▶ **Set exercise**: From the entries that follow, pick out all lines holding "Blender".

▶ **Data provided**:
..........
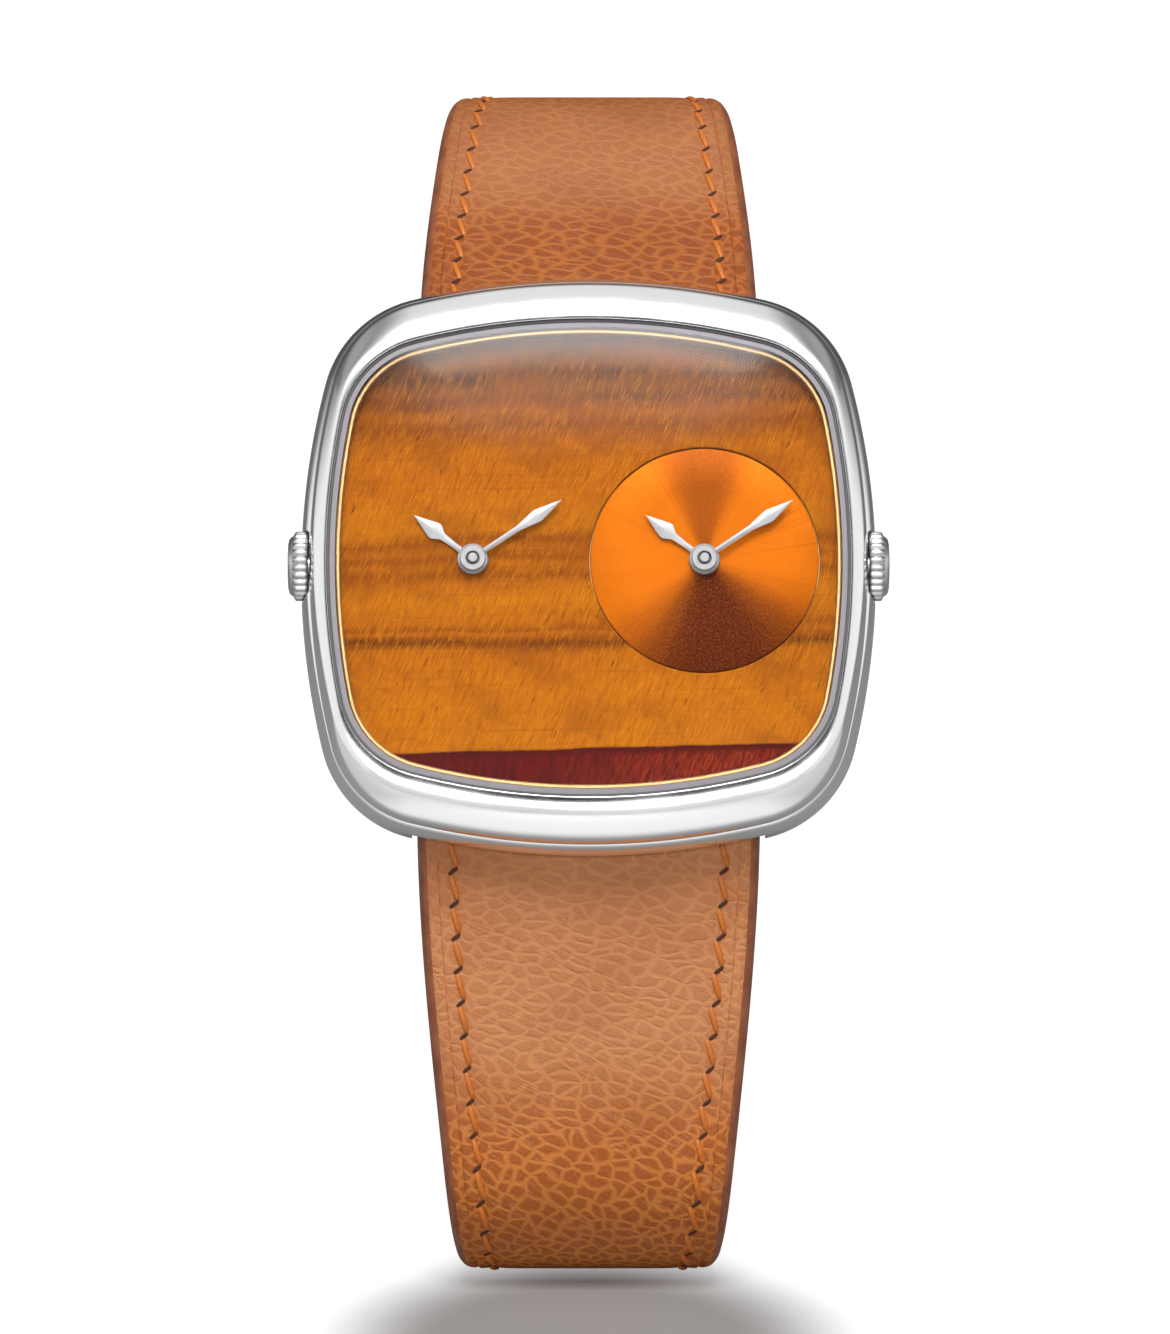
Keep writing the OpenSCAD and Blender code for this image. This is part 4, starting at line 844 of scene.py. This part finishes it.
..........
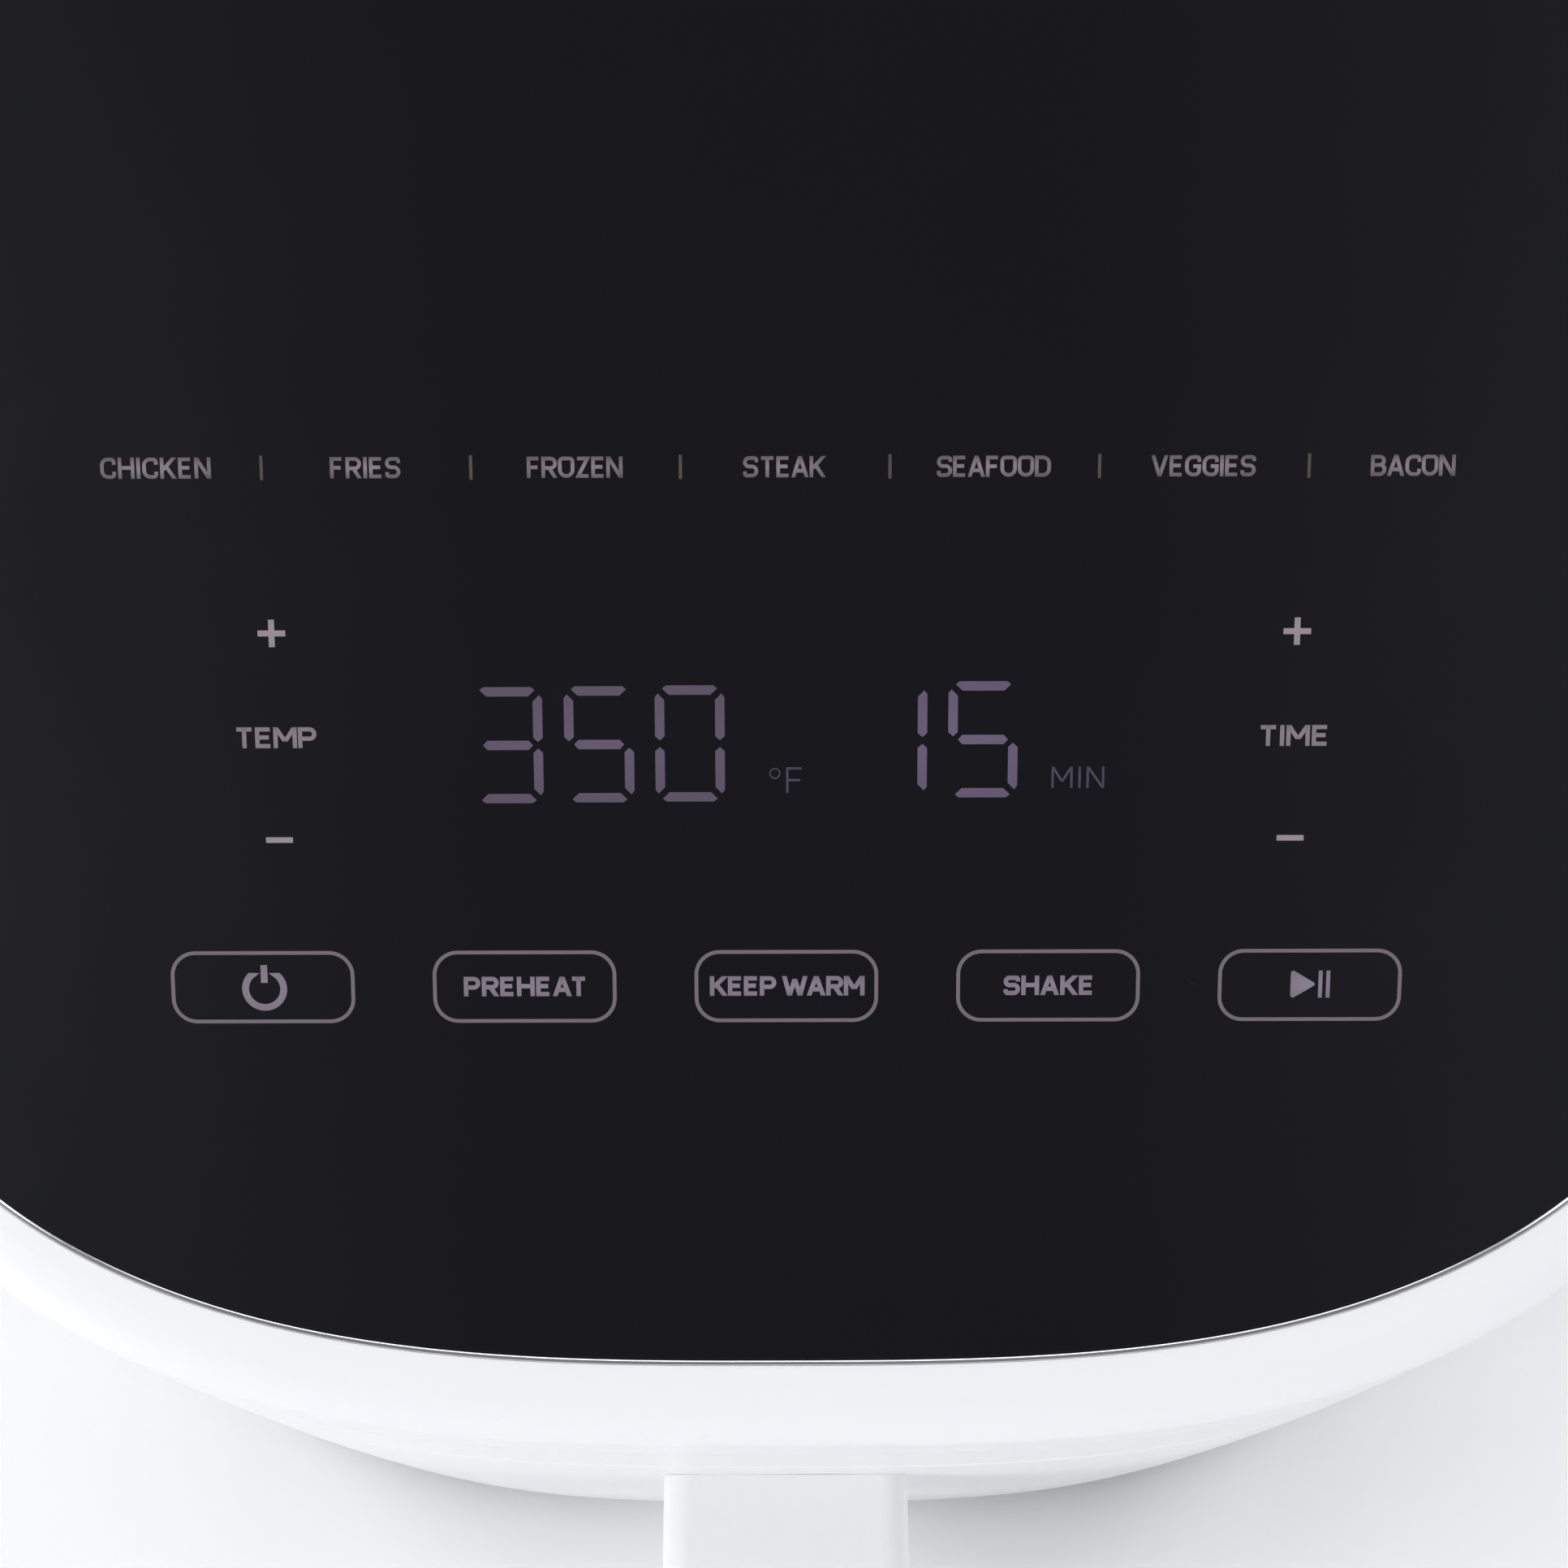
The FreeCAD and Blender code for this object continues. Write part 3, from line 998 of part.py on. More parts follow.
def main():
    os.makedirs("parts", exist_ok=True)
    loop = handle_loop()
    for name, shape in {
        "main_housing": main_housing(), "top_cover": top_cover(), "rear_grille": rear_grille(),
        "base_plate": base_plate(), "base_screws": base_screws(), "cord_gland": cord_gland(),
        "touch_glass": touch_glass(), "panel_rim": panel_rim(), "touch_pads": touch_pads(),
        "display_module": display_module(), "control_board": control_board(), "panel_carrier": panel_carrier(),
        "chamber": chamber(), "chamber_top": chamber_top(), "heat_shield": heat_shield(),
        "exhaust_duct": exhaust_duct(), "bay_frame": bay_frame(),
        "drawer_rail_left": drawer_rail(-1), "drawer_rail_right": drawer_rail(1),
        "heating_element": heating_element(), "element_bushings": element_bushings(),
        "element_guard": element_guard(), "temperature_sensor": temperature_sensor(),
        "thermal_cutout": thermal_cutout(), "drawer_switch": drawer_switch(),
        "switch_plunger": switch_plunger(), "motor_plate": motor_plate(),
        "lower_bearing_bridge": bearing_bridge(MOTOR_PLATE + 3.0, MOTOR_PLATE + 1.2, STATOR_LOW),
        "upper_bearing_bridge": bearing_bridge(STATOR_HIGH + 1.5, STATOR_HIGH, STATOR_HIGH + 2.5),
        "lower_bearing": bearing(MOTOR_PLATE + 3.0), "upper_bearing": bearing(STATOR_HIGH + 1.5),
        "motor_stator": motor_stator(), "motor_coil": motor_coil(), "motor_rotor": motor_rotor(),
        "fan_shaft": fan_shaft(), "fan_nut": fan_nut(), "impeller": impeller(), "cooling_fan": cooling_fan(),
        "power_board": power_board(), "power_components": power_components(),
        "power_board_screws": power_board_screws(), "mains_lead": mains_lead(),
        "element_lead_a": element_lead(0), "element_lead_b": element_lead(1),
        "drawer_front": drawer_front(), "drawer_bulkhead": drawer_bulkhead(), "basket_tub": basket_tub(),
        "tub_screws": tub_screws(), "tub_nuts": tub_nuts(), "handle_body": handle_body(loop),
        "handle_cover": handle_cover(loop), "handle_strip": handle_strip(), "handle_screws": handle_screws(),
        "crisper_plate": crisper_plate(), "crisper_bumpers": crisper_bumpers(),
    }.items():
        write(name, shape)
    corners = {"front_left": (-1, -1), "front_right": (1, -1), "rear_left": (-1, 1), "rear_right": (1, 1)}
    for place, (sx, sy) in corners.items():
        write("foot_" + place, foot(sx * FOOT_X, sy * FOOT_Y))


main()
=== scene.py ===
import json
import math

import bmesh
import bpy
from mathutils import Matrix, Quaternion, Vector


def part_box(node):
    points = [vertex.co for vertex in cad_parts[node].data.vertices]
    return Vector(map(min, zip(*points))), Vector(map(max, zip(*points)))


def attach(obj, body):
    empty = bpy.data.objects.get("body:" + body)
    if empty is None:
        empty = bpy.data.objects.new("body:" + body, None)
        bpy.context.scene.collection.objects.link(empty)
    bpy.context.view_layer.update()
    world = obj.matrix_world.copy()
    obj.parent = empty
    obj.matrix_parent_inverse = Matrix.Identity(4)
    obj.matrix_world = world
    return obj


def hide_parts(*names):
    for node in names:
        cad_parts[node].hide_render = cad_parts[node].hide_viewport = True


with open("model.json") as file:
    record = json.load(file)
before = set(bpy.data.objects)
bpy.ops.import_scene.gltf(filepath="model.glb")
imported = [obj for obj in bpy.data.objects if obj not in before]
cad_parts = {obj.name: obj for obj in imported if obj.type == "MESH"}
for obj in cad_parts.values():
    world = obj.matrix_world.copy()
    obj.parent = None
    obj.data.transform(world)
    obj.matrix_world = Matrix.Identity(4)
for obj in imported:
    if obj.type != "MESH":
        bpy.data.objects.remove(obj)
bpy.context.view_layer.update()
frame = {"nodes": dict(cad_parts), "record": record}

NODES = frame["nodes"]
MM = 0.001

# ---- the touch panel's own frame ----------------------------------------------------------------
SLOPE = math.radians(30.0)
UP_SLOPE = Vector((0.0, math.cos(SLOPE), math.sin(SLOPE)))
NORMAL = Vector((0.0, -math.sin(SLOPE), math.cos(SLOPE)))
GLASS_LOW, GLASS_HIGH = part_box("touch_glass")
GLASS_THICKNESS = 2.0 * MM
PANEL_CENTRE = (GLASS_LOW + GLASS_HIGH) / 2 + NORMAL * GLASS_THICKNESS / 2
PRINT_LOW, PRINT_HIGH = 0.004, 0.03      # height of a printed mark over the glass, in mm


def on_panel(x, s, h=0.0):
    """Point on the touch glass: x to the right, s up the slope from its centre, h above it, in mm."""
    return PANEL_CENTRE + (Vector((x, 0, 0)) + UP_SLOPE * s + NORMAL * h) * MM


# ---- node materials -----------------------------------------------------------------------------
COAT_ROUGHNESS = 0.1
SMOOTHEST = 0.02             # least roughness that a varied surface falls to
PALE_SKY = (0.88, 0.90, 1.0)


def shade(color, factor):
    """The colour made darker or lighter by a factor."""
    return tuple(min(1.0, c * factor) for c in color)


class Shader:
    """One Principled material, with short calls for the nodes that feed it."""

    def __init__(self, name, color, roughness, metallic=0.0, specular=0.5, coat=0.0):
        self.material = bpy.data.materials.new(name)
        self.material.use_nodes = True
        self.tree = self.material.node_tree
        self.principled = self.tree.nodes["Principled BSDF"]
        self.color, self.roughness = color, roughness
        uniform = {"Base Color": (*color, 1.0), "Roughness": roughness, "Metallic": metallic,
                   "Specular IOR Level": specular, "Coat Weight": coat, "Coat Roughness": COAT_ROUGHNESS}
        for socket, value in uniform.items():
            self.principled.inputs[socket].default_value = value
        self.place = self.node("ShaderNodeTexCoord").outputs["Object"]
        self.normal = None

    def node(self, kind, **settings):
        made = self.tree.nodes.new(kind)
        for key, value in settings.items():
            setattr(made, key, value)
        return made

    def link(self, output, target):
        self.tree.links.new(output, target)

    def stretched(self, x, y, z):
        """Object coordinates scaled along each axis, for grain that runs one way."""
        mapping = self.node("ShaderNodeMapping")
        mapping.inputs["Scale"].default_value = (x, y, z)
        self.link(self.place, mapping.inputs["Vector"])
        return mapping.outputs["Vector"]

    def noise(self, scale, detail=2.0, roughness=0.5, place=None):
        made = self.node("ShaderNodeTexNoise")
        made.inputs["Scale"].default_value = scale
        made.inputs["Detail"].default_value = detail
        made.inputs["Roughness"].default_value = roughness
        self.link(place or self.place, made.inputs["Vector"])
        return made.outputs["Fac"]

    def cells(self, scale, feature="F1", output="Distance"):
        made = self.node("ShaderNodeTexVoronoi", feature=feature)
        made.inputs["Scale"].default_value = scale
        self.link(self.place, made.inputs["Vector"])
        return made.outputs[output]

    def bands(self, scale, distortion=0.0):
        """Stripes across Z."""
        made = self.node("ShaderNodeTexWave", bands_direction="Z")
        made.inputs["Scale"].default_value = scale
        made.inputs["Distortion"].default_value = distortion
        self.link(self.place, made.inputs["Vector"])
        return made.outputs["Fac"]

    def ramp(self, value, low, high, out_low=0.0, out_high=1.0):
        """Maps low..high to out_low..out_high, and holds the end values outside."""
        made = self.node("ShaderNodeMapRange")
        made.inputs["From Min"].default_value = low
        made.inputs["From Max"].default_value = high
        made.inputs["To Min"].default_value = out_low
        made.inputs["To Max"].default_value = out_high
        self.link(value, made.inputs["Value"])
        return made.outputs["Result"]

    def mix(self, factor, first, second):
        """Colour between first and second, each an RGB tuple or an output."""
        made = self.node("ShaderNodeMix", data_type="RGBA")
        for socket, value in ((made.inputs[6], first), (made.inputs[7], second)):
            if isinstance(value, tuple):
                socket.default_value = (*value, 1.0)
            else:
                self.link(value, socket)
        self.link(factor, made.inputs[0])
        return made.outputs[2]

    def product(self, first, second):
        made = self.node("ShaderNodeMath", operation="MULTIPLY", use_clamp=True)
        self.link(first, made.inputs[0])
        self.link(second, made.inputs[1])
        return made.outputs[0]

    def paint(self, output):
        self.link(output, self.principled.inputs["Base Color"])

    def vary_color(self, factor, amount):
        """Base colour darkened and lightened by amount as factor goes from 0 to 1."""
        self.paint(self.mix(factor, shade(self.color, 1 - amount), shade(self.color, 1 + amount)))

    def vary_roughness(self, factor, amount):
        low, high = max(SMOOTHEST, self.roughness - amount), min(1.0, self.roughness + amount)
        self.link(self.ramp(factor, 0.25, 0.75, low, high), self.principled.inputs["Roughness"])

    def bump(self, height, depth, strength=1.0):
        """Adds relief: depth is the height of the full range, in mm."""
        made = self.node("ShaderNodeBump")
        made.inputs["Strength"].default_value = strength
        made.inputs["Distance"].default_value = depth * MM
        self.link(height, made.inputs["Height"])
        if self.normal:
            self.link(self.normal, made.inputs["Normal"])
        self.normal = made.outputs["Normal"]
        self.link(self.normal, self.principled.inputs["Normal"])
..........
▶ **Problem solution**:
Keep writing the OpenSCAD and Blender code for this image. This is part 4, starting at line 844 of scene.py. This part finishes it.
The FreeCAD and Blender code for this object continues. Write part 3, from line 998 of part.py on. More parts follow.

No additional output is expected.